SomeoneElse · May 30, 2017, 10:41am

That’s what appears to have happened so far, and it has devalued the work that people have done adding valid wikidata entries. Someone processing wikidata values in OSM would have to do some postprocessing:

“Was this tag added by someone who has added a lot of wikidata links? If so, I’d better ignore it”.

The link between wikipedia and wikidata is already present in wikidata - simply duplicating it in OSM without any checking adds no value. Adding wikidata links for which you have local knowledge does add value.

rmikke · May 30, 2017, 2:36pm

I think I don’t understand.

Let’s assume there is no mass adding. Then someone would have to:

Incidentally find an object without wikidata

Get an idea “Hey, it would be nice to add wikidata tag!”

Make a research, which wikipedia article is correct (OK, let’s assume wikipedia tag has a value for a start), does it have a wikidata entry and is this entry correct for OSM object or should new wikidata entry be created.
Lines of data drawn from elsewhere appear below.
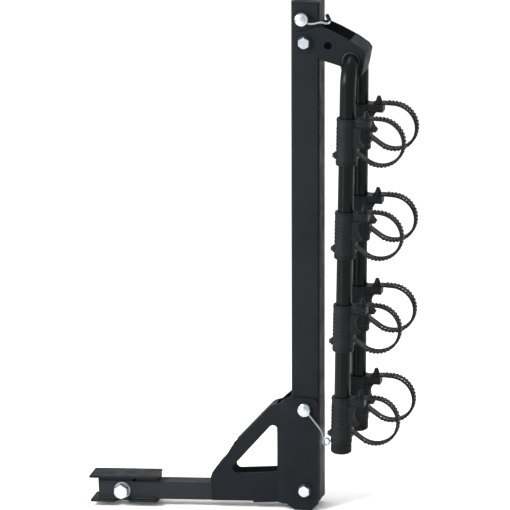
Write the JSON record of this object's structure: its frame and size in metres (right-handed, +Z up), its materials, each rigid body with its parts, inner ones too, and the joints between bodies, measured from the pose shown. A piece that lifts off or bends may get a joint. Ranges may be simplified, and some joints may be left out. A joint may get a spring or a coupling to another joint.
{
  "type": "hitch mounted bike rack",
  "caption": "Hanging hitch-mounted bike rack with a tilting mast, fold-down carry arms, strap cradles, lock pins and a receiver adapter, shown stowed.",
  "frame": {"origin": "axis of the hitch bolt on the centre line of the tongue", "axes": "-X along the tongue into the receiver, +X towards the bikes, +Z up, +Y to the far side of the rack"},
  "size_m": [0.6123, 0.1826, 0.9297],
  "materials": {
    "base_powder": "satin black powder coat, very fine orange peel",
    "mast_powder": "satin charcoal-black powder coat",
    "arm_powder": "semi-gloss black powder coat",
    "bright_zinc": "bright zinc plate",
    "dull_zinc": "clear zinc plate, duller",
    "spring_wire": "zinc-plated spring wire",
    "black_oxide": "black oxide screws and washers",
    "cradle_plastic": "moulded black nylon, fine spark-eroded texture",
    "pad_rubber": "soft black saddle rubber",
    "strap_rubber": "moulded black ladder-strap rubber",
    "cap_rubber": "black vinyl rubber",
    "cap_plastic": "moulded black polyethylene"
  },
  "bodies": {
    "base": {"tongue_tube": "base_powder", "adapter_top_rail": "base_powder", "adapter_bottom_rail": "base_powder", "hitch_bolt": "bright_zinc", "hitch_spring_washer": "dull_zinc", "hitch_flat_washer": "dull_zinc", "hitch_nut": "dull_zinc", "near_gusset_plate": "base_powder", "far_gusset_plate": "base_powder", "gusset_ridge_plate": "base_powder", "clevis_back_plate": "base_powder", "tilt_pivot_bolt": "bright_zinc", "tilt_pivot_nut": "dull_zinc", "tilt_pivot_washers": "black_oxide"},
    "mast": {"mast_tube": "mast_powder", "mast_top_cap": "cap_plastic", "tilt_pivot_sleeve": "dull_zinc", "arm_pivot_sleeve": "dull_zinc", "arm_pivot_bolt": "bright_zinc", "arm_pivot_nut": "dull_zinc", "arm_pivot_washers": "black_oxide"},
    "arms": {"near_bracket_plate": "base_powder", "far_bracket_plate": "base_powder", "bracket_back_plate": "base_powder", "near_arm_tube": "arm_powder", "far_arm_tube": "arm_powder", "near_arm_cap": "cap_rubber", "far_arm_cap": "cap_rubber", "near_cradle_1": "cradle_plastic", "near_cradle_2": "cradle_plastic", "near_cradle_3": "cradle_plastic", "near_cradle_4": "cradle_plastic", "far_cradle_1": "cradle_plastic", "far_cradle_2": "cradle_plastic", "far_cradle_3": "cradle_plastic", "far_cradle_4": "cradle_plastic", "near_cradle_pads": "pad_rubber", "far_cradle_pads": "pad_rubber", "near_cradle_screws": "black_oxide", "far_cradle_screws": "black_oxide", "near_strap_1": "strap_rubber", "near_strap_2": "strap_rubber", "near_strap_3": "strap_rubber", "near_strap_4": "strap_rubber", "far_strap_1": "strap_rubber", "far_strap_2": "strap_rubber", "far_strap_3": "strap_rubber", "far_strap_4": "strap_rubber"},
    "tilt_pin_body": {"tilt_pin": "bright_zinc", "tilt_pin_wire": "spring_wire"},
    "arm_pin_body": {"arm_pin": "bright_zinc", "arm_pin_wire": "spring_wire", "arm_pin_grip": "cap_rubber"}
  },
  "joints": [
    {"name": "mast_tilt", "type": "hinge", "parent": "base", "child": "mast", "pos_m": [0.338, 0, 0.009], "axis": [0, 1, 0], "range_deg": [0, 90]},
    {"name": "arm_fold", "type": "hinge", "parent": "mast", "child": "arms", "pos_m": [0.37806, 0, 0.82802], "axis": [0, -1, 0], "range_deg": [0, 102]},
    {"name": "tilt_pin_pull", "type": "slide", "parent": "base", "child": "tilt_pin_body", "axis": [0, -1, 0], "range_m": [0, 0.08]},
    {"name": "arm_pin_pull", "type": "slide", "parent": "mast", "child": "arm_pin_body", "axis": [0, -1, 0], "range_m": [0, 0.08]}
  ]
}
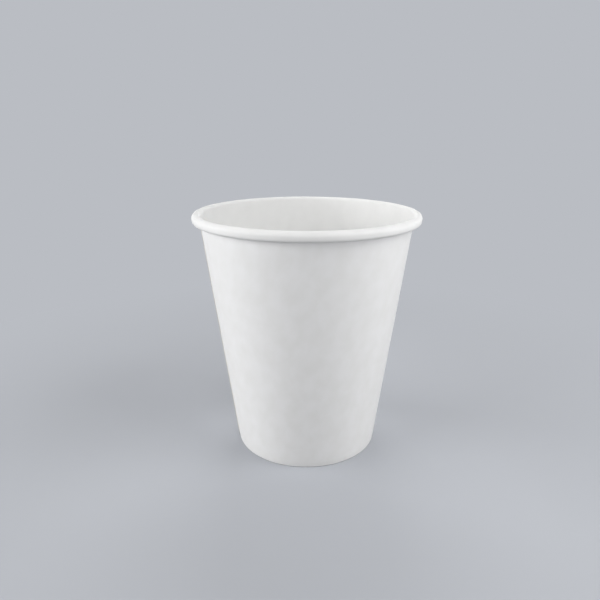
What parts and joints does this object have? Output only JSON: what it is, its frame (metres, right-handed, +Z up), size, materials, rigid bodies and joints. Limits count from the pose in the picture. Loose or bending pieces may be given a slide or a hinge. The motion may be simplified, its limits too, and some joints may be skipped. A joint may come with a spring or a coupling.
{
  "type": "paper coffee cup",
  "caption": "Plain white paper cup for hot drinks: tapered wall with a lapped side seam, a rolled rim and a base recessed above a folded foot.",
  "frame": {"origin": "on the cup's axis, in the plane that the foot stands on", "axes": "+Z up along the cup's axis, from the foot to the rim; +X and +Y lie in the plane of the foot, with the side seam near -X"},
  "size_m": [0.09, 0.09, 0.0977],
  "materials": {
    "wall_board": "coated board, satin",
    "base_board": "coated board, satin"
  },
  "bodies": {
    "root": {"side_wall": "wall_board", "base": "base_board"}
  },
  "joints": []
}
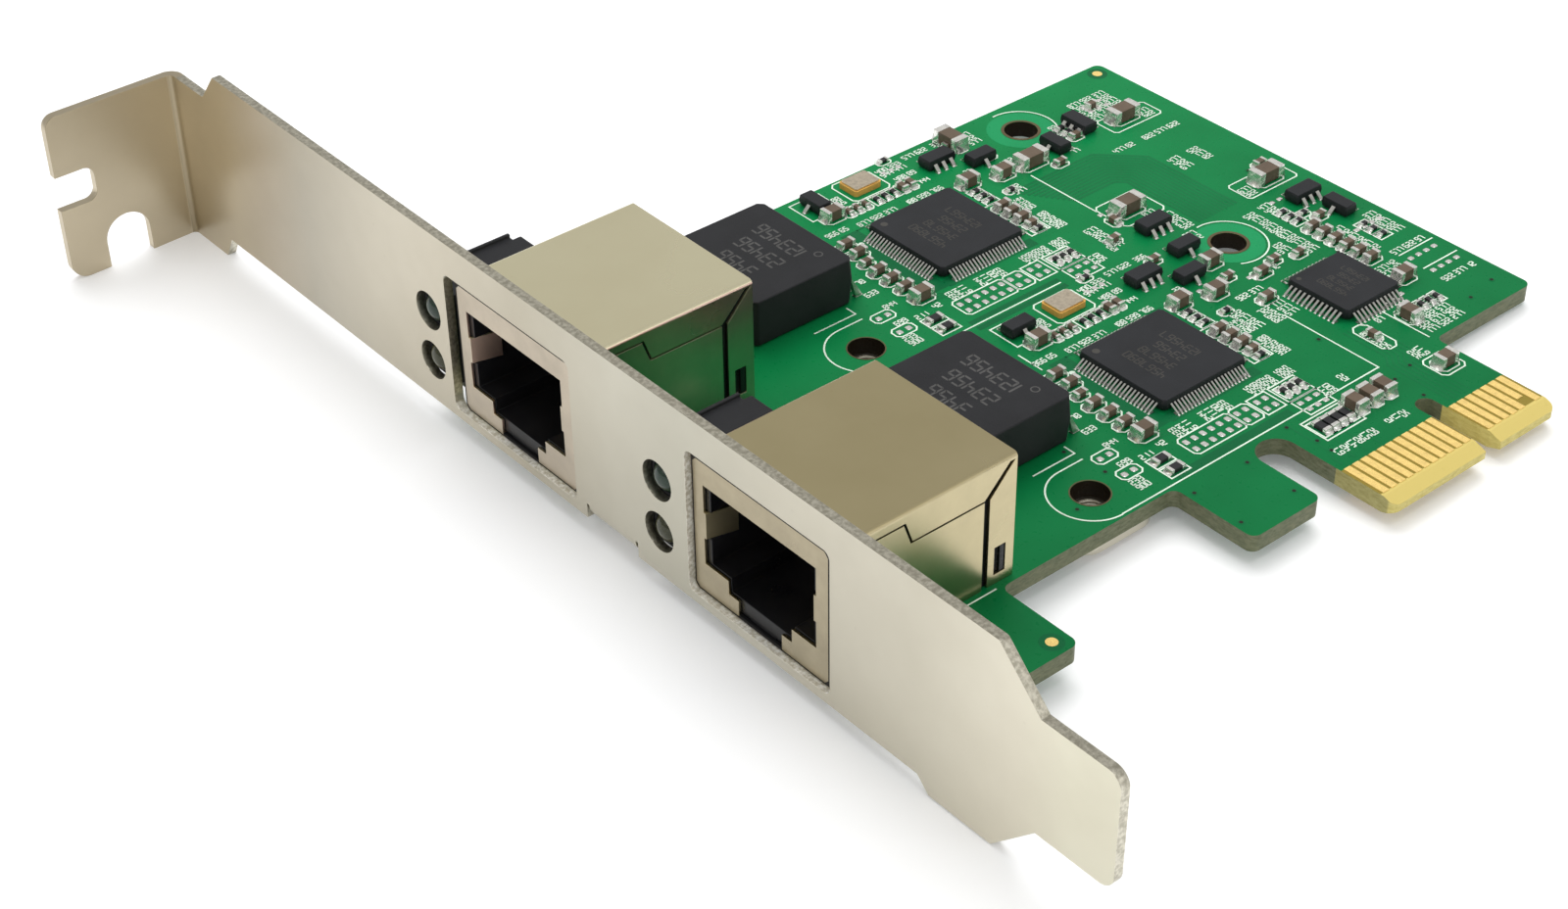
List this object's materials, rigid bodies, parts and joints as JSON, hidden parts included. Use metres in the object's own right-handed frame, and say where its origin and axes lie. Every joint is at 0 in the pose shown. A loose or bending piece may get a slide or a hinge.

How fast, do you think, wikidata IDs will be added to OSM?

Now back to the current situation. with mass adding of wikidata IDs. Most OSM objects have correct wikidata IDs (everywhere there is a 1:1 OSM-Wikipedia relation) and all that has to be done is:

Get duplicated values of wikidata e.g. from taginfo

Make a research, if wikipedia article covers both OSM objects and for which OSM object the existing wikidata entry is correct

Create wikidata entry for remaining OSM object(s)

And there are at least two people (nyuriks and me) dedicated for this and trying to clean up the wikidata issues. Is there some postprocessing needed? Yes, there is, but not for every user - we will have to do this additional hunt for doubled wikidata entries.

YES! Not exactly. but yes. I even do think we should rely on wikidata more. But for that we need correct wikidata IDs. So I think it’s bettter to add the IDs then resolve issues (and there are more than duplicate IDs, nyuriks has created a page that covers at least some of them and gets local help with the issues), than to not have them at all.

And the knowledge required is not exactly local. All the issues so far require knowledge of local:

language

rules

Otherwise it's totally armchair mapping. I could even correct some issues in China, with absolutely no understanding what I'm editing (after some Chinese guy assigned correct wikipedia articles instead of disambiguation, but left out the wikidata IDs).

So thanks for noticing the problem of duplicate wikidata IDs, we will take care of that, among other issues.